WASHINGTON (Reuters) – The global economy is expected to expand 4% in 2021 after shrinking 4.3% in 2020, the World Bank said on Tuesday, although it warned that rising COVID-19 infections and delays in vaccine distribution could limit the recovery to just 1.6% this year.
The World Bank’s semi-annual forecast showed the collapse in activity due to the coronavirus pandemic was slightly less severe than previously forecast, but the recovery was also more subdued and still subject to considerable downside risk.
“The near-term outlook remains highly uncertain,” the Bank said in a statement. “A downside scenario in which infections continue to rise and the rollout of a vaccine is delayed could limit the global expansion to 1.6% in 2021.”
With successful pandemic control and a faster vaccination process, global growth could accelerate to nearly 5%, it said in its latest Global Economic Prospects report.
More than 85 million people have been infected by the novel coronavirus and nearly 1.85 million have died since the first cases were identified in China in December 2019.
The pandemic is expected to have long-lasting adverse effects on the global economy, worsening a slowdown that was already projected before the outbreak began, and the world could face a “decade of growth disappointments” unless comprehensive reforms were put in place, the Bank said.

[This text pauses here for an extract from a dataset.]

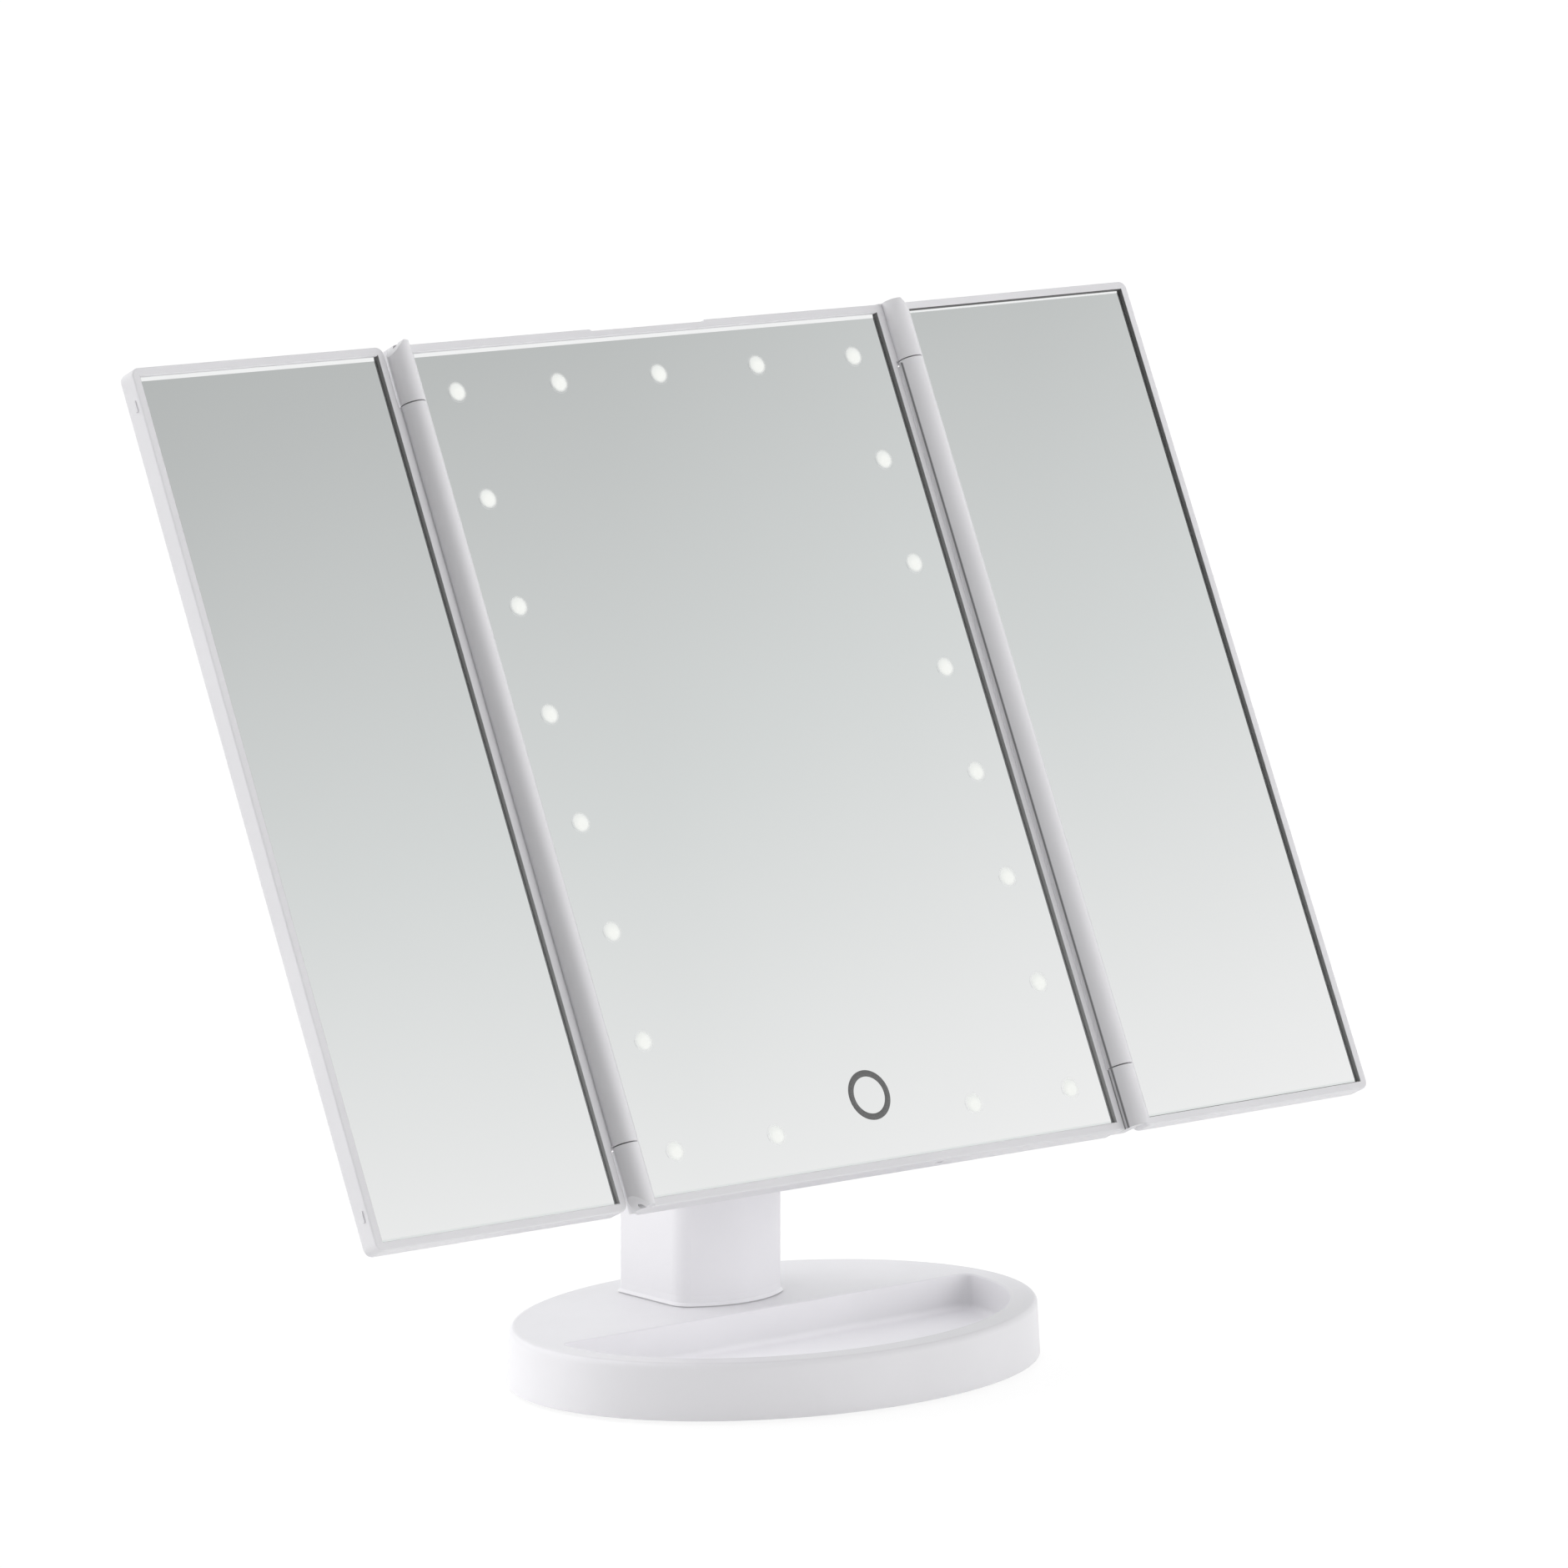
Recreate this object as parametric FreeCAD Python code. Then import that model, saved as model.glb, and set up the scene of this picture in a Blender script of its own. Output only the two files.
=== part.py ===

Shallower contractions in advanced economies and a more robust recovery in China helped avert a bigger collapse in overall global output, but disruptions were more acute in most other emerging market and developing economies, the Bank said.
Aggregate gross domestic product in emerging markets and developing economies – including China – is expected to grow 5% in 2021 after a contraction of 2.6% in 2020.
China’s economy was expected to expand by 7.9% this year after growing by 2% in 2020, the Bank said.
Excluding China, emerging market and developing economies were seen expanding 3.4% in 2021 after shrinking 5% in 2020.
Per capita incomes have dropped in 90% of emerging market and developing economies, tipping millions back into poverty, with reduced investor confidence, increasing unemployment and loss of education time seen dampening prospects for future poverty reduction, the Bank said.
The crisis also triggered a surge in debt levels among emerging market and developing economies, with government debt up by 9 percentage points of GDP – the largest one-year spike since the late 1980s.
“The global community needs to act rapidly and forcefully to make sure the latest wave of debt does not end with debt crises,” the report said, adding that reductions in debt levels would be the only way for some countries to return to solvency.
A resurgence of infections stalled a nascent rebound in advanced economies in the third quarter, with economic output now expected to expand by 3.3% in 2021, instead of 3.9% as initially forecast, the Bank said.
It forecast that U.S. gross domestic product would expand by 3.5% in 2021, after an estimated 3.6% contraction in 2020. The euro area was expected to see output grow 3.6% this year, following a 7.4% decline in 2020, while activity in Japan, which shrank by 5.3% in the year just ended, is forecast to grow by 2.5%.